Since 2008, it has been well publicised that the traditional European and US banks have worked hard to reduce their exposure to the volatile shipping markets and ran down their portfolios, Gibson Shipbrokers said in a report.
Similarly, many of the recent IPO offerings have failed to attract strong levels of interest, often resulting in disappointing failure to reach target price. Next came the US hedge funds which for a while became ‘quite sexy’ for investors but lost their appeal, as once again the volatile shipping markets put an end to earning a ‘fast buck’ for those seeking a quick return from that vehicle.
Enter China!
Many shipowners have have taken advantage of China’s enthusiasm to enter the finance market, including several well known tanker owners.
For example, Scorpio Tankers announced in its second quarter results that in April this year, the company sold and leased back 2013 built MRs to an ‘unaffiliated third party’ for a total sale price of $87 mill.
In September, Scorpio followed this up with a similar sale and leaseback for five more 2012 MRs for $27.5 mill each. In both cases, the deal was concluded through the Shanghai Bank of Communications Financial Leasing (BoComFL).
Similarly, Teekay Tankers announced in its 2Q17 results that a $153 mill sale and leaseback financing transaction involving four modern Suezmaxes, again BoComFL were the financiers.

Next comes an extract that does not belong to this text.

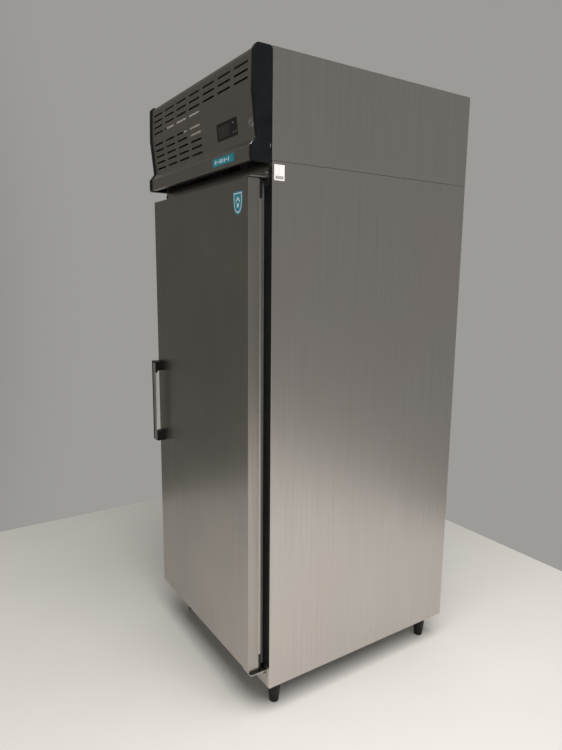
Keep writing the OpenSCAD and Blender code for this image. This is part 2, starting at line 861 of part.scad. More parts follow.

But perhaps the biggest BoComFL deal to come to light thus far is the financing (if not all, part) of the estimated $1.3 bill 32 tanker order announced by Trafigura in June. Full details of the project are still to be revealed; however, many of the orders to build Suezmaxes, LR2s and MRs in yards in China and South Korea announced thus far, appear to have BoComFL financial backing, Gibson said.
Several Chinese financial institutions have sprung up over the past few years keen to fill the gap left by traditional lenders, in part to support domestic shipbuilders, leasing vessels back to international ‘blue chip’ owners.
This has raised concerns about the ease of raising finance to build more ships for oversupplied markets. However, the ‘blue chip’ companies are less likely to default on loans. Even so, Chinese financiers are keen on the sale and leaseback deals because lenders are still worried about payment defaulting.
Under this arrangement, the banks can more easily take control of the asset should the leasing company default on payments. Gibson said that its records indicated that BoComFL currently finance around 5.2 mil dwt tanker tonnage spread amongst refinancing existing tonnage and newbuildings, but precise data is difficult to obtain.
The Industrial & Commercial Bank of China portfolio is estimated at 2 mill dwt of existing tanker tonnage but this particular bank is more heavily involved in financing in a wide range of shipping sectors. However, Minsheng Financial Leasing, one of China’s largest lessors is reported to finance more than 300 vessels, more than doubling their portfolio in three years with tanker tonnage representing 15% of this total.
Clearly, China has once again built a formidable challenge to the traditional western players, in yet another service sector of shipping, but this should hardly be viewed as a surprise, Gibson concluded.